Raw data:
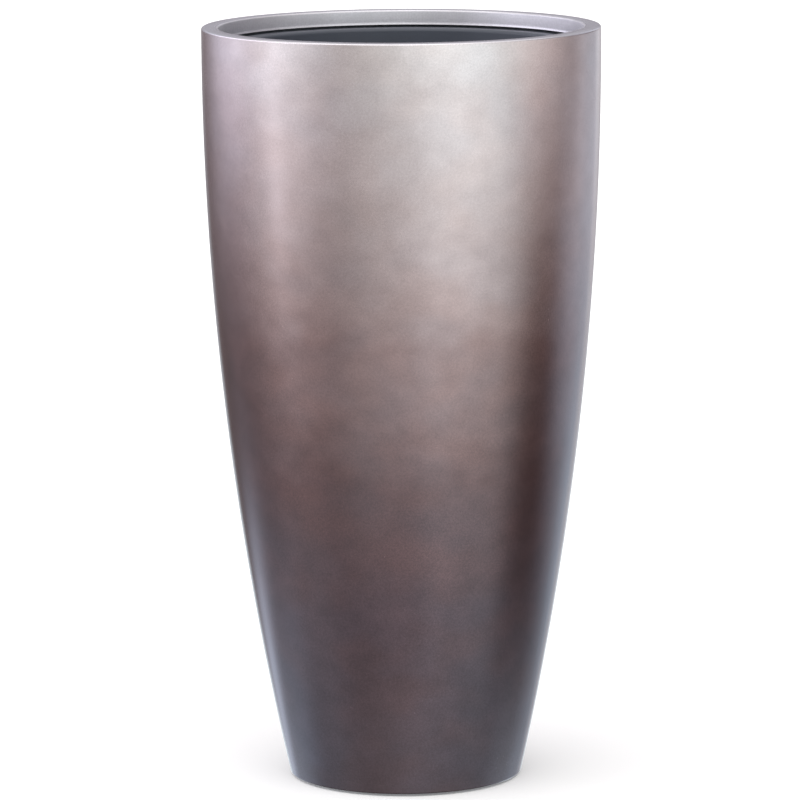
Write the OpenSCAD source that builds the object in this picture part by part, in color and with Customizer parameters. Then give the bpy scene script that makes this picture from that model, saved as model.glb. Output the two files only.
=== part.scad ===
// Tall round planter: a lacquered shell with a lift-out liner.
// Origin: floor level, on the centre line. +Z up, -Y towards the viewer.

/* [Shell] */
// Height from the floor to the top of the rim
body_h = 900; // [820:10:1000]
// Largest outside diameter, a little below the rim
body_d = 472; // [440:2:520]
// Radius of the one long curve that the wall follows from base to rim
wall_curve_r = 4000; // [3700:50:5000]
// Distance from the rim down to where the wall stands upright
widest_drop = 20; // [10:2:60]
// Thickness of the shell's wall, rim and inner band, measured level
wall_t = 5; // [4:0.5:6]
// Width of the rim, from the outer wall to the inner band
rim_w = 20; // [17:1:24]
// Height of the inner band that hangs from the rim
band_h = 18; // [12:1:26]
// Rounding of the rim's outer edge
rim_outer_round = 2; // [1:0.5:4]
// Rounding of the rim's inner edge
rim_inner_round = 2; // [1:0.5:3]
// Rounding of the shell's bottom edge
base_round = 1.5; // [1:0.5:3]

/* [Base] */
// Width of the lip that turns in at the bottom of the shell
base_lip_w = 20; // [16:1:26]
// Thickness of that lip
base_lip_t = 5; // [4:0.5:7]
// Thickness of the base disc that lies on the lip
base_disc_t = 10; // [8:1:16]
// Distance that the feet stand out below the shell
foot_proud = 3; // [2:0.5:6]
// Diameter of a rubber foot
foot_d = 30; // [24:1:36]
// Gap between a foot and the edge of the base lip
foot_inset = 11; // [6:1:20]
// Depth of the screw's seat, from the floor up
foot_recess = 4; // [3:0.5:4.5]
// Diameter of the foot screw's shank
screw_d = 4; // [3:0.5:5]
// Length of the foot screw inside the base disc
screw_bite = 6; // [5:0.5:7]

/* [Ledge] */
// Height of the ledge ring's upright leg
ledge_leg_h = 34; // [24:1:50]
// Thickness of the ledge ring
ledge_t = 3; // [2.5:0.5:4]
// Gap from the liner's wall to the edge of the ledge
ledge_gap = 6; // [3:0.5:8]

/* [Liner] */
// Depth of the liner, from its flange to its underside
liner_depth = 340; // [280:10:420]
// Thickness of the liner
liner_t = 3; // [2.5:0.5:4]
// Width of the liner's flange
flange_w = 17.5; // [15:0.5:22]
// Distance that the flange lies below the inner band
flange_sink = 2.5; // [1.5:0.5:6]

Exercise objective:
Among the lines of the data above, count those holding "that" and state only the number.

Exercise solution:
8